▶ **Written problem**
Copy out the complete listing, word for word.

##### Given material

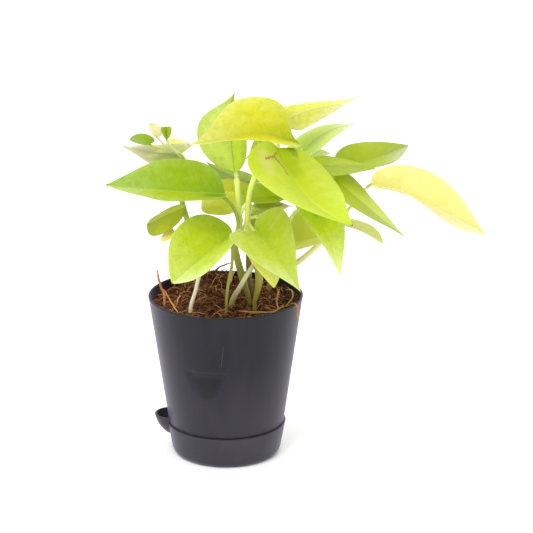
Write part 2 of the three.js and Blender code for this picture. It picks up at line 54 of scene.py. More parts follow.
SAUCER_HEIGHT = 23
SAUCER_RADIUS = 42.7
SAUCER_LOW_RADIUS = 39.4
SAUCER_FILLET = 5
SAUCER_WALL = 1.7
SAUCER_FLOOR = 2

SPOUT_X = -39.5
SPOUT_RADIUS = 12.3
SPOUT_WALL = 1.4
SPOUT_TOP = 27.5
SPOUT_BOTTOM = 12
POT_FLARE = (RIM_RADIUS - POT_BELT_RADIUS) / (POT_HEIGHT - SAUCER_HEIGHT)

SOIL_EDGE = 111.5  # the height of the soil at the rim
SOIL_MOUND = 5
SOIL_MOUND_SPREAD = 36
HEAP = (-8, 37, 15, 9, 10)  # of fibres: its middle, its spread in x and y, its height
BED_RINGS = 60
BED_SPOKES = 220
FIBRES = 3300
CRUMBS = 3000
STRAY_SHARE = 0.07  # of the fibres, those that are long and stand out
# Steps along a fibre, the least and most of its length, arch and thickness, and its sides
SHORT_FIBRE = (5, (2, 8), (-0.3, 1.6), (0.1, 0.3), 3)
STRAY_FIBRE = (8, (8, 18), (0.8, 3.5), (0.16, 0.34), 4)

BLADE_HALF = 0.25  # half the thickness of a blade away from its midrib
BLADE_GRID = (60, 18)  # rows along a blade and columns across each half
SMALL_GRID = (26, 8)
VEINS = 9  # side veins of each half, how curved they are and how far they slant
VEIN_BEND = 1.3
VEIN_SWEEP = 0.14
PLAIN_LENGTH = 75  # the length of blade for which the next four sizes are stated
QUILT = 0.1
EDGE_WAVE = 0.7
RIB_GROOVE = 0.12
RIB_HOLLOW = 0.3
STALK_RADIUS = 1.0
SEAT = 3  # how far along the blade its stalk is seated
SMALL_LEAF = 32  # a shorter blade has a smaller stalk and a coarser mesh
SMALL_SHARE = 0.6

MAP_UNIT = 100  # millimetres in one unit of a texture map
MAP_MIDDLE = 0.5  # where a blade's midrib lies in its flat map

# Each stem: its radius; how thick it is at the soil, in its lower sheath, at mid height and at its
# top; its skin colours at the foot, the middle and the top; and the points that it passes through
STEM_STATIONS = [0.17, 0.34, 0.6, 1]
STEMS = {
    "left": (1.9, (0.7, 0.78, 1, 1.12), "e4dcc0 d8d098 b4be46", [
        (-24, -27, 96), (-24, -27, 116), (-20, -24, 130), (-18, -19, 146), (-25.5, -11, 172),
        (-32, 2, 196), (-28, 12, 208)]),
    "front_left": (1.1, (0.8, 0.85, 1, 0.95), "8c6c48 949034 b0b448", [
        (1, -33, 96), (1, -33, 116), (2, -31, 132), (5, -26, 148), (5, -21, 160)]),
    "middle": (1.9, (0.75, 1.4, 1.15, 1), "887428 8a8a1e dce878", [
        (17, -15, 96), (17, -15, 116), (13.9, -15, 128.1), (10.4, -14, 140.8), (7.6, -12, 151.9),
        (7.4, -11, 158.2), (9.1, -9, 166.4), (10.2, -7, 173.1), (9.8, -5, 181.2), (8.9, -1, 194.6),
        (8.1, 5.8, 201.2)]),
    "front": (1.9, (0.7, 1.5, 1.1, 1), "8c7e28 98961e d6e26c", [
        (20.7, -24, 96), (20.7, -24, 118), (22.8, -24.5, 129), (23.8, -25, 139), (21.5, -25, 152),
        (17.6, -24, 165), (15.8, -22.5, 176), (16.1, -22, 187), (17.8, -22, 200), (22, -22, 213)]),
    "slanting": (1.6, (1.35, 1.1, 0.95, 0.85), "a48e3c e4dcb0 ccd878", [
        (4.5, -18, 96), (4.5, -18, 116), (11, -22, 131), (19.5, -21, 145), (35, -17, 163),
        (48, -14, 181)]),
    "right": (2.0, (0.8, 1.1, 1, 1), "5c4424 80702c d4e06c", [
        (18.4, -5, 96), (18.4, -5, 117), (16.7, -3, 134), (16.6, 2, 148), (18.6, 8, 161),
        (20.5, 11, 175), (24, 12, 188), (30, 15, 203), (41, 13, 216)]),
    "far_right": (1.9, (0.8, 1, 1, 0.95), "7c7a34 a8a850 bccf52", [
        (30.5, 20, 96), (30.5, 20, 116), (38, 24, 138), (48, 27, 160), (57, 28, 181),
        (66, 20, 198)]),
}

# The sizes of a leaf in the order of the table below, and the last of them in a plain leaf
SIZES = ("stem", "at", "base", "tip", "width", "roll", "fold", "bow", "curl", "twist", "lean",
         "cup", "skew", "belly", "point", "tail", "left_lobe", "right_lobe")
PLAIN_LEAF = dict(skew=0, belly=0.34, point=0.1, tail=0.8, left_lobe=0.1, right_lobe=0.1)


def grow(*sizes, **looks):
    """One leaf of the table."""
    return {**PLAIN_LEAF, **dict(zip(SIZES, sizes)), **looks}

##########

▶ **Expected answer**
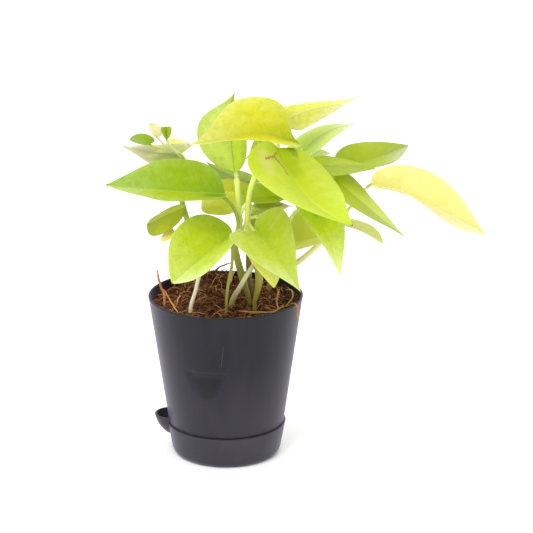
Write part 2 of the three.js and Blender code for this picture. It picks up at line 54 of scene.py. More parts follow.
SAUCER_HEIGHT = 23
SAUCER_RADIUS = 42.7
SAUCER_LOW_RADIUS = 39.4
SAUCER_FILLET = 5
SAUCER_WALL = 1.7
SAUCER_FLOOR = 2

SPOUT_X = -39.5
SPOUT_RADIUS = 12.3
SPOUT_WALL = 1.4
SPOUT_TOP = 27.5
SPOUT_BOTTOM = 12
POT_FLARE = (RIM_RADIUS - POT_BELT_RADIUS) / (POT_HEIGHT - SAUCER_HEIGHT)

SOIL_EDGE = 111.5  # the height of the soil at the rim
SOIL_MOUND = 5
SOIL_MOUND_SPREAD = 36
HEAP = (-8, 37, 15, 9, 10)  # of fibres: its middle, its spread in x and y, its height
BED_RINGS = 60
BED_SPOKES = 220
FIBRES = 3300
CRUMBS = 3000
STRAY_SHARE = 0.07  # of the fibres, those that are long and stand out
# Steps along a fibre, the least and most of its length, arch and thickness, and its sides
SHORT_FIBRE = (5, (2, 8), (-0.3, 1.6), (0.1, 0.3), 3)
STRAY_FIBRE = (8, (8, 18), (0.8, 3.5), (0.16, 0.34), 4)

BLADE_HALF = 0.25  # half the thickness of a blade away from its midrib
BLADE_GRID = (60, 18)  # rows along a blade and columns across each half
SMALL_GRID = (26, 8)
VEINS = 9  # side veins of each half, how curved they are and how far they slant
VEIN_BEND = 1.3
VEIN_SWEEP = 0.14
PLAIN_LENGTH = 75  # the length of blade for which the next four sizes are stated
QUILT = 0.1
EDGE_WAVE = 0.7
RIB_GROOVE = 0.12
RIB_HOLLOW = 0.3
STALK_RADIUS = 1.0
SEAT = 3  # how far along the blade its stalk is seated
SMALL_LEAF = 32  # a shorter blade has a smaller stalk and a coarser mesh
SMALL_SHARE = 0.6

MAP_UNIT = 100  # millimetres in one unit of a texture map
MAP_MIDDLE = 0.5  # where a blade's midrib lies in its flat map

# Each stem: its radius; how thick it is at the soil, in its lower sheath, at mid height and at its
# top; its skin colours at the foot, the middle and the top; and the points that it passes through
STEM_STATIONS = [0.17, 0.34, 0.6, 1]
STEMS = {
    "left": (1.9, (0.7, 0.78, 1, 1.12), "e4dcc0 d8d098 b4be46", [
        (-24, -27, 96), (-24, -27, 116), (-20, -24, 130), (-18, -19, 146), (-25.5, -11, 172),
        (-32, 2, 196), (-28, 12, 208)]),
    "front_left": (1.1, (0.8, 0.85, 1, 0.95), "8c6c48 949034 b0b448", [
        (1, -33, 96), (1, -33, 116), (2, -31, 132), (5, -26, 148), (5, -21, 160)]),
    "middle": (1.9, (0.75, 1.4, 1.15, 1), "887428 8a8a1e dce878", [
        (17, -15, 96), (17, -15, 116), (13.9, -15, 128.1), (10.4, -14, 140.8), (7.6, -12, 151.9),
        (7.4, -11, 158.2), (9.1, -9, 166.4), (10.2, -7, 173.1), (9.8, -5, 181.2), (8.9, -1, 194.6),
        (8.1, 5.8, 201.2)]),
    "front": (1.9, (0.7, 1.5, 1.1, 1), "8c7e28 98961e d6e26c", [
        (20.7, -24, 96), (20.7, -24, 118), (22.8, -24.5, 129), (23.8, -25, 139), (21.5, -25, 152),
        (17.6, -24, 165), (15.8, -22.5, 176), (16.1, -22, 187), (17.8, -22, 200), (22, -22, 213)]),
    "slanting": (1.6, (1.35, 1.1, 0.95, 0.85), "a48e3c e4dcb0 ccd878", [
        (4.5, -18, 96), (4.5, -18, 116), (11, -22, 131), (19.5, -21, 145), (35, -17, 163),
        (48, -14, 181)]),
    "right": (2.0, (0.8, 1.1, 1, 1), "5c4424 80702c d4e06c", [
        (18.4, -5, 96), (18.4, -5, 117), (16.7, -3, 134), (16.6, 2, 148), (18.6, 8, 161),
        (20.5, 11, 175), (24, 12, 188), (30, 15, 203), (41, 13, 216)]),
    "far_right": (1.9, (0.8, 1, 1, 0.95), "7c7a34 a8a850 bccf52", [
        (30.5, 20, 96), (30.5, 20, 116), (38, 24, 138), (48, 27, 160), (57, 28, 181),
        (66, 20, 198)]),
}

# The sizes of a leaf in the order of the table below, and the last of them in a plain leaf
SIZES = ("stem", "at", "base", "tip", "width", "roll", "fold", "bow", "curl", "twist", "lean",
         "cup", "skew", "belly", "point", "tail", "left_lobe", "right_lobe")
PLAIN_LEAF = dict(skew=0, belly=0.34, point=0.1, tail=0.8, left_lobe=0.1, right_lobe=0.1)


def grow(*sizes, **looks):
    """One leaf of the table."""
    return {**PLAIN_LEAF, **dict(zip(SIZES, sizes)), **looks}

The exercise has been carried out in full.